This helps you map out your day with a bit more strategy:
- Quick Wins (High Impact, Low Effort): Knock these out first thing. They build momentum and give you an early sense of accomplishment.
- Major Projects (High Impact, High Effort): These are your big-ticket items. Break them into smaller pieces and schedule them as dedicated focus sessions.
- Fill-in Tasks (Low Impact, Low Effort): Use these to fill the small gaps in your day, like the 15 minutes between meetings.
- Time Sinks (Low Impact, High Effort): Seriously question why these are even on your list. These are the tasks to avoid at all costs.
There are many ways to slice and dice your task list. The key is to find a method that clicks with your workflow and helps you make clear, conscious decisions about where your focus should go.
Prioritization Methods for Your Daily Checklist
Choosing the right prioritization technique can feel like a task in itself. Below is a quick comparison of a few popular methods to help you figure out which one might be the best fit for you and how to apply it directly in Locu.
| Method | Best For | How to Apply in Locu |
|---|---|---|
| Eisenhower Matrix | Gaining clarity and avoiding reactive "fire-fighting" by separating urgency from importance. | Use tags like #urgent, #important, or #schedule to filter and sort your tasks for the day. |
| Impact/Effort Scale | Quickly identifying "quick wins" to build momentum and strategically planning for major projects. | Create custom priority levels like "High Impact" or "Low Effort" to visually sort your list. |
| Eat the Frog | Overcoming procrastination on a single, crucial task that will have the biggest impact on your day. | Pin your most important task (the "frog") to the top of your list and commit to doing it first. |
| MoSCoW Method | Project-based work where you need to define requirements and features with stakeholders. | Use labels: Must-have, Should-have, Could-have, Won't-have. Focus daily on the "Musts." |
No single method is perfect for everyone or every situation. Feel free to experiment or even combine elements from different frameworks.
The ultimate goal is simple: commit to 3-5 non-negotiable tasks every single morning. This small ritual forces you to be intentional about your focus, making sure that at the end of the day, you've moved closer to what truly matters.
Turning Your Plan into Focused Action
A great plan is just a starting point. You can have the most perfectly prioritized daily task checklist in the world, but the real test is turning those well-laid intentions into deep, uninterrupted work. This is where we bridge that crucial gap between planning and doing.

If I had to name the biggest killer of deep work, it's context switching. Every single time you have to pause to hunt for a document, re-read an email chain, or look up project requirements, your concentration shatters. That little mental tax adds up, slowly draining your energy and momentum.
The solution?
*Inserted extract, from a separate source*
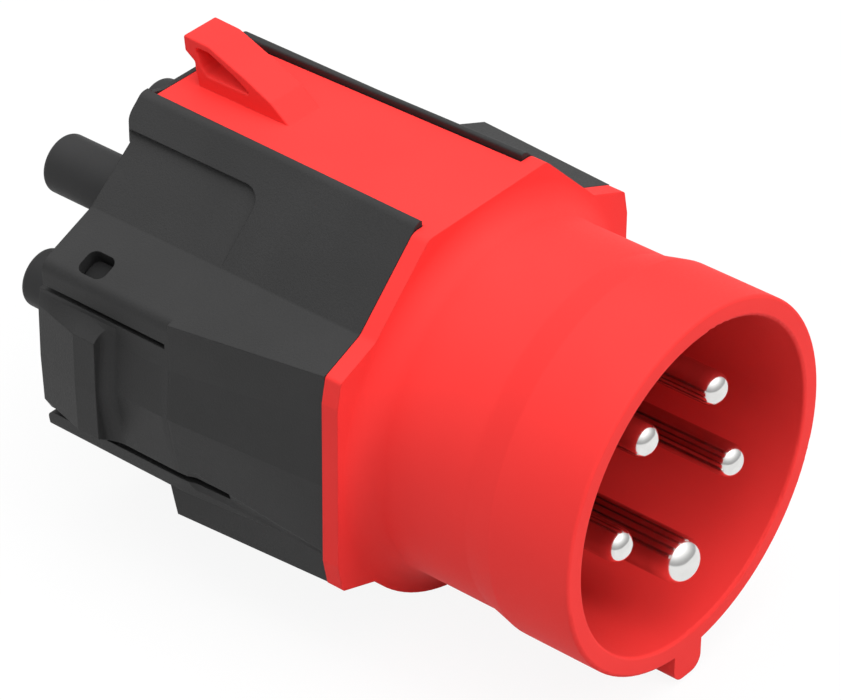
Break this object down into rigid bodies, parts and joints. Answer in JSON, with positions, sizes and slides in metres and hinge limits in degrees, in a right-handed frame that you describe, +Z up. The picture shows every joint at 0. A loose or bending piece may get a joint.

Turn each task on your list into its own self-contained, immersive work block.
Launching Guided Focus Sessions
Instead of just glancing at your list and randomly picking something, you can launch a guided focus session directly from the task itself. This small action is a powerful signal to your brain: it's time for dedicated, single-minded effort. Inside this session, you have everything you need—notes, relevant links, sub-tasks—attached right there. No more hunting around.
This approach builds a fortress around your attention. You're no longer juggling a dozen browser tabs or applications; all your resources are right where you need them, when you need them. It makes getting started so much easier and helps you slip into a state of flow almost effortlessly. If you want to dive deeper into this method, our guide on a free interval timer app is a great next step.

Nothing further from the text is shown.